To control these, finishers use statistical process control (SPC) to track bath pH, conductivity, and temperature. Color difference is measured by ΔE — with ΔE ≤ 3 acceptable for technical parts and ΔE ≤ 2 required for decorative or brand-critical products.
Process Tip: Include alloy type (e.g., 6063-T5) and anodizing spec (e.g., Type II, 20 µm, ΔE ≤ 2 per ISO 7599) in RFQs.
Environmental and Cost Factors
Choosing an anodized aluminum color involves more than looks. Environmental impact, energy use, and production cost all shape modern finishing decisions.
Eco-Friendly Anodizing Options
Traditional anodizing used sulfuric or chromic acid solutions. While these create strong oxide layers, they also produce acidic waste that needs complex treatment. Newer systems now use safer chemicals and recycling setups to reduce pollution and waste.
Modern improvements include:
- Organic Electrolytes:
Baths based on citric or oxalic acid replace heavy metals and create fewer harmful byproducts. These are easier to treat and last longer. In ISO 14001-certified plants, citric acid anodizing has cut waste acid output by 70% compared to sulfuric systems. - Closed-Loop Water Recycling: Filtration units recover aluminum ions and reuse rinse water, cutting water use by 60–80%. This saves money and reduces environmental load.
- Automated Chemical Control: Sensors track pH and conductivity to keep chemical balance within ±2%. Stable chemistry improves color consistency and reduces rejects from uneven oxidation.
- Non-Chromium Sealing: Nickel acetate or nano-silica sealing keeps corrosion resistance high without releasing hexavalent chromium. These methods meet RoHS, REACH, and aerospace green standards.
Energy Efficiency and Process Optimization
Anodizing uses both electrical and thermal energy. Average consumption is around 5–7 kWh per m² of surface, but smart process changes can reduce that by 20% or more.
Ways to save energy:
- Pulse Current Anodizing: Alternating current pulses grow oxide more efficiently. This lowers voltage needs, saves energy, and improves coating uniformity.
- Heat Recovery Systems: Waste heat from rinse or sealing tanks warms incoming water, saving up to 15% of total energy.
- Smart Scheduling: Grouping similar parts and colors reduces tank cleaning and dye changes, saving time and chemicals.
Balancing Cost, Performance, and Appearance
Color affects both cost and process time. Bright or metallic finishes require tighter control and more expensive dyes or metal-salt solutions. Knowing how costs are distributed helps engineers choose finishes that meet both budget and quality targets.

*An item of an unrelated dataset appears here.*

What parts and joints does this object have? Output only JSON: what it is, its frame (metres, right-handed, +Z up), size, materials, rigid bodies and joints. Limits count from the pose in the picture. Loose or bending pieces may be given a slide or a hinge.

| Color Type | Coloring Method | Relative Cost | Durability / UV Resistance | Typical Application |
| Clear / Natural | Standard sulfuric anodizing | ★ | Excellent | Aerospace, machinery parts |
| Black / Dark Bronze | Organic dye + sealing | ★★ | Good | Industrial, optical housings |
| Bright Red / Blue | Organic dye | ★★★ | Moderate | Consumer, sports equipment |
| Champagne / Gold | Electrolytic (tin, cobalt) | ★★★★ | Excellent | Architecture, décor |
| Custom Metallics | Dual-bath or mixed dyes | ★★★★★ | Variable | Branding, premium products |
On average, decorative anodizing costs 20–40% more than clear coatings but provides longer life and fewer repairs.
Engineering Tip: When ordering, specify both looks and function — for example, “Type II, 20 µm, Bronze, Electrolytic, ΔE ≤ 2.”
Conclusion
Anodized aluminum colors combine science, design, and strength in one finish. The color isn’t a coating applied on top — it’s built into the metal itself during a precise electrochemical process. This structure gives anodized surfaces exceptional resistance to corrosion, fading, and abrasion while keeping the clean metallic look that paint can’t truly match.

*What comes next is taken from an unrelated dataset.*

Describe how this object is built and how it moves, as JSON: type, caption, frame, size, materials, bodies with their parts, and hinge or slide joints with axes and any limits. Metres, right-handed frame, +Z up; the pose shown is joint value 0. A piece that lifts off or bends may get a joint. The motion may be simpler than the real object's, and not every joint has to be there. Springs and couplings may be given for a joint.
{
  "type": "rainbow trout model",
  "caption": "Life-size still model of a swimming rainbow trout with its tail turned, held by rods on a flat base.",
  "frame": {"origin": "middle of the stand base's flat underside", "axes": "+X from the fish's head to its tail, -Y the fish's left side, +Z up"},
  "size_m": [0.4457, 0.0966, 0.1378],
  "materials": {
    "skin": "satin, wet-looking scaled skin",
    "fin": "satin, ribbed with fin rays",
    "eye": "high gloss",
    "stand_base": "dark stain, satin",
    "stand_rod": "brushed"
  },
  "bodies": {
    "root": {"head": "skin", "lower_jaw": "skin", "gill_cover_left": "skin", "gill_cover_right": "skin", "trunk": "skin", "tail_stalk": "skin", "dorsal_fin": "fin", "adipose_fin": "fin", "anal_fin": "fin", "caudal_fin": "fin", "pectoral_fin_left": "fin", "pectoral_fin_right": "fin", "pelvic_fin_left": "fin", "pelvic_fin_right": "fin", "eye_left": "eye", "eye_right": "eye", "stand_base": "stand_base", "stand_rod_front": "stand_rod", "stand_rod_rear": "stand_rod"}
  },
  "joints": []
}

If your project needs a finish that looks refined and lasts long, anodizing is a reliable choice. Our engineering team provides custom anodizing and finishing services to help you achieve the exact color, gloss, and performance you want — all with certified consistency. Reach out to discuss your anodized color requirements and get technical support from our specialists.
FAQs
What’s the difference between anodized and painted aluminum?
Anodizing changes the metal surface itself through a controlled oxidation process that forms a hard aluminum oxide (Al₂O₃) layer. Paint or powder coating, by contrast, adds an external film. The anodized layer is about three times harder than base aluminum and cannot peel or crack, making it better for outdoor or high-wear use.
Why does color vary between batches?
Small changes in alloy composition, bath temperature, or electrolyte age can affect pore size and dye absorption. Professional finishers use spectrophotometers to measure color difference (ΔE). A ΔE of 2 or less ensures colors look identical across production runs, which is crucial for architectural or branded components.
Which anodized colors last longest outdoors?
Metallic finishes such as bronze, champagne, and black created by electrolytic coloring resist UV fading best. Organic-dyed colors like red or blue look more vivid but can fade over time unless sealed twice — typically with hot water followed by nickel acetate.
Can anodized aluminum be re-colored or repaired?
Minor surface wear can often be cleaned or resealed. However, changing color requires stripping off the old oxide and re-anodizing the part. Since the oxide is integral to the metal, rework should only be handled by qualified surface-finishing professionals.
How does alloy selection affect color appearance?
High-purity aluminum alloys such as 1000, 5000, and 6000 series give smoother, more uniform color. Alloys with silicon or copper — like the 2000 or 7000 series — often darken or show visible grain contrast after anodizing.